‘A lot of standing water’ | News, Sports, Jobs



Photo courtesy of Laurie Ourada
Jaxon Bond, grandson of Terry and Laurie Ourada, paddled through a flooded cornfield at the Ouradas’ farm near Lucan. When the sun finally came out after last week’s rain event, the family made the best of the situation by getting out the kayaks, Laurie Ourada said.

Last week’s heavy rains left a lake’s worth of water in the fields at Terry and Laurie Ourada’s farm near Lucan. When the sun finally came out on Sunday, they decided to make the best out of the mess.

“I thought the water was so shimmery and blue, and it was the first sunny day in a long time, so let’s get the kayaks out and go for a relaxing ride,” Laurie Ourada said in a text message to the Independent. “If you don’t think about the fact the water flooded out a lot of our corn and soybean crop, it is nature at its finest.”

Ourada shared photos of her family, including her grandson Jaxon, paddling kayaks through a cornfield. The water was about 3.5 to four feet deep, she said.

From standing water in fields to flooded roads, the rains had an impact on the area. On Monday, there were still some areas with closed highways, and area county highway departments were making repairs to gravel roads.

Heavy rain last week caused flooding in areas across southwest Minnesota. On Friday, U.S. Sen. Amy Klobuchar said in a statement that she was keeping an eye on flood damage in the state.

“I’m working closely with officials throughout the state as we continue to see rising flood waters cause damage and threaten the safety of Minnesotans,” Klobuchar said in the statement. “All public infrastructure damage is being documented so that if and when the federal threshold for FEMA disaster relief is reached, that relief will be delivered quickly.”

A flood warning for the Redwood River in Lyon County remains in effect through Wednesday. In Marshall, the river was expected to stay near a crest of 15.9 feet on Monday, the National Weather Service said. Flood stage is 14 feet. The river is expected to fall below flood stage on Wednesday morning, the NWS said.

In Redwood Falls, the Redwood River is expected to rise to a crest of 9.1 feet early Wednesday morning, the NWS said. For comparison, the swayback bridge in Redwood Falls is overtopped at a river stage of 8.5 feet, the NWS said.

The projected 9.1-foot crest would be a record, compared to a previous crest of 9 feet in 1983, the NWS said.

Over the weekend, several area highways, including U.S. Highway 59 south of Marshall, Highway 91 in Chandler, Highway 30 between Dovray and Westbrook, and U.S. Highway 14 east of Lamberton, were closed down due to flooding. The Minnesota Department of Transportation was busy monitoring road conditions this weekend, said MnDOT District 8 spokesperson Sandra Schlagel.

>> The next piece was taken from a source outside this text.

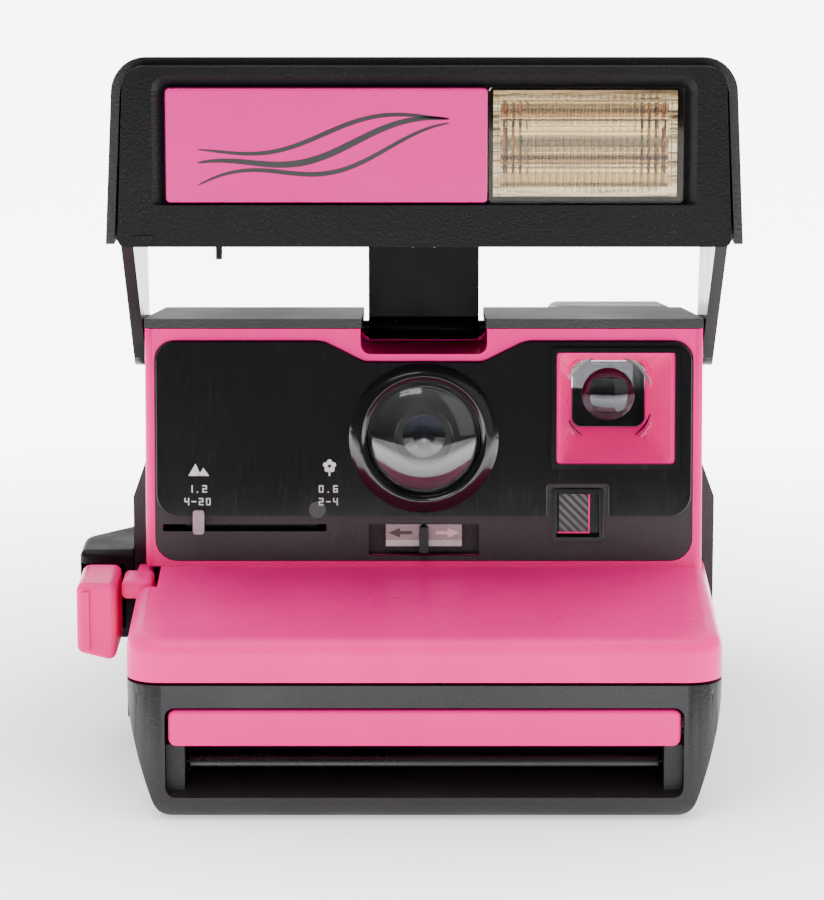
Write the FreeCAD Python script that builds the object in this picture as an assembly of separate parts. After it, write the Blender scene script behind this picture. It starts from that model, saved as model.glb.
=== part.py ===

“It’s been very busy for the crews,” she said. As of Monday, water had receded from all the closed highways except for Highway 14, between Impala Avenue and Jade Avenue east of Lamberton. Schlagel said Highway 14 would stay closed Monday night, and MnDOT would reevaluate today.

In addition, water was also reported on the westbound lane of Highway 14 on the west edge of Tyler. Schlagel said drivers are urged to slow down and use caution when traveling on that stretch of the highway.

Aside from some flooding, there was not major damage to roads in Lincoln County, said County Engineer Joe Wilson. Wilson said crews were going to have to replace some gravel on roads.

In Murray County, the Murray County Board held an emergency meeting Saturday to declare a state of emergency due to flooding. Doing so allows the county to apply for disaster relief funding, said Murray County Engineer Randy Groves.

“The large majority of road issues we experienced were on the south end of the county,” Groves said. Groves said a lot of the water on county roads had receded by Monday. There wasn’t damage as extensive as during the area flooding in 2018, he said.

The water level in Lake Shetek had also not gone over the dikes in last week’s rain, Groves said.

While there was a lot of flooded cropland and basements in Murray County, “It could have been a lot worse,” Groves said.

Jamie Larsen, highway maintenance superintendent in Redwood County, said county crews there were doing some minor repairs of gravel roads after last week’s rain.

“The part of the county that got affected the worst was by the Cottonwood River,” Larsen said. While there were some county roads that were temporarily closed due to flooding, Larsen said it wasn’t unusual for those particular roadways. Some of the affected roads were spillways, he said.

“There is a lot of standing water around the area,” Larsen said.

“There are many large areas with ponds in our Lucan area,” Ourada said. On her family’s farm, “It has been a difficult spring getting crops into the ground. Lots of rain made it difficult to get the rye crop harvested, and then rework the soil to plant soybeans . . . We don’t have it as bad as others.”

There are still chances for more showers and thunderstorms this week, NWS forecasts said. A chance of showers is forecast on Tuesday and Thursday, with showers becoming likely on Thursday night.